An aspiring juvenile probation officer, Ashley Murchison, and an aspiring juvenile defense attorney, Venus Trent, rounded out the six-woman roster. Murchison, a 5-foot-9 guard from Dorchester, finished the season as the best junior college rebounder in the nation, averaging 18.3 per game to go with her team-leading 17.4 points per game.

Trent was a local talent, a graduate of West Roxbury High, where she was a Boston South All-League player in 2005. Trent, a full-time student with dreams of becoming a lawyer, also worked 30-plus hours as a mall security guard in addition to the time she spent on the court.

All six of those players will return next year, and an incoming class of eight to 12 — “the word is getting out quickly,” said Leszczyk — will swell the Lady Tigers’ ranks. With returning talent and enough bodies to run full-court drills in practice, Leszczyk believes his team will be one step closer to a return to national prominence.

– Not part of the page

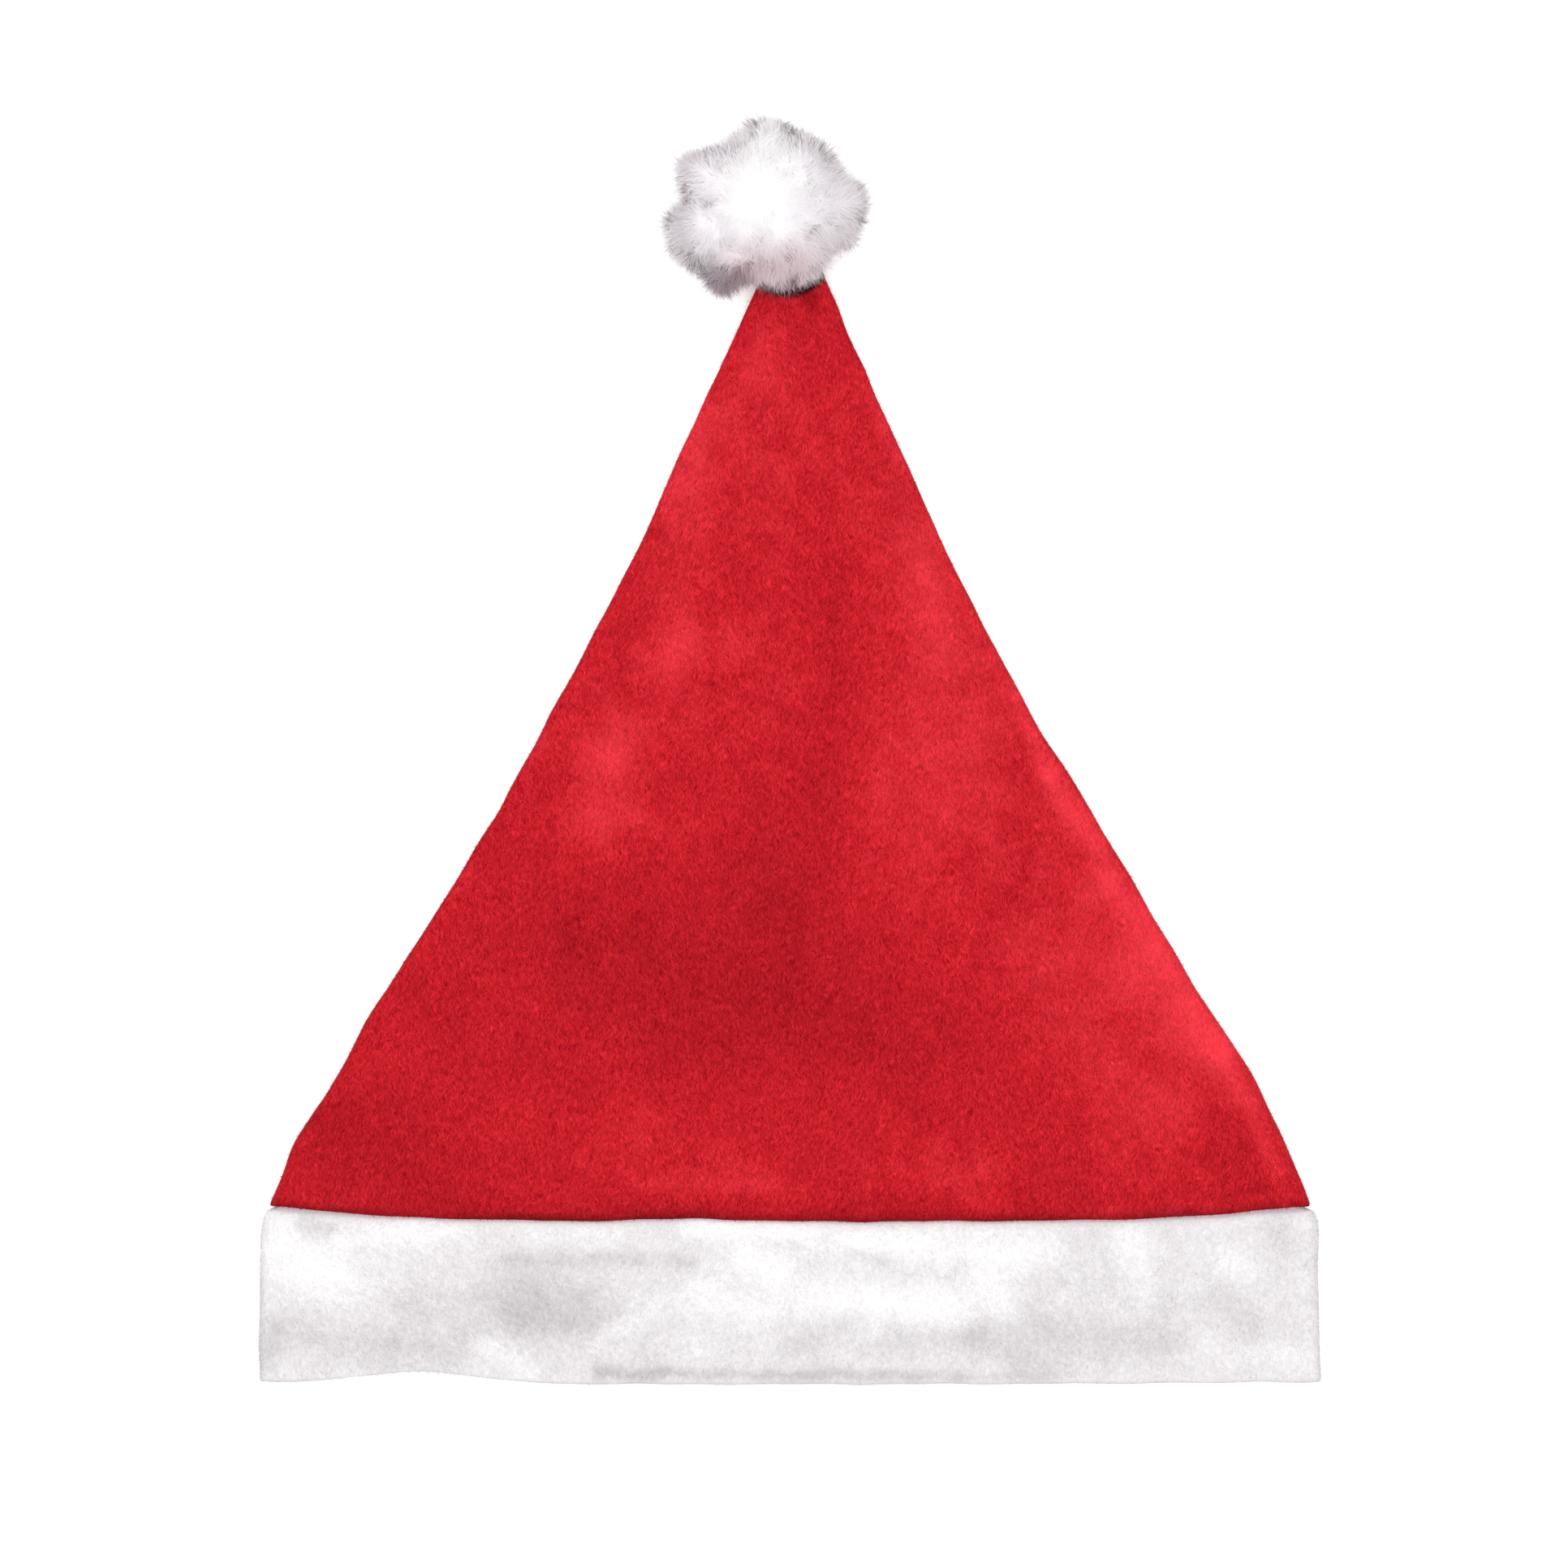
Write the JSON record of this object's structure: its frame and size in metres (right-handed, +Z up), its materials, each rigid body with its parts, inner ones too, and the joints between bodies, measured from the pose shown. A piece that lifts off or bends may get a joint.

“This year, I wanted to be the best junior college team in the Boston area, and we accomplished that,” he said. “Next year, I want to be the best team in Massachusetts, and the year after that, I want to be the best team in New England region.”

The New England regional champion earns a bid to the NJCAA national tournament.

In the arduous process of rebuilding a program, Leszcyk and Yahya also built a family. They brought in volunteer assistant coach Cody Elicier, who played under Leszczyk at Dean before going on to a two-year career at NCAA Division III Worcester State, to have an assistant that could better relate to the team.

“I never thought I could care about other people the way I care about this team,” Santiago, 24, said. “I’ve always been someone who looks out for me and mine, but I love my team and my coaches. I can’t wait for next year.”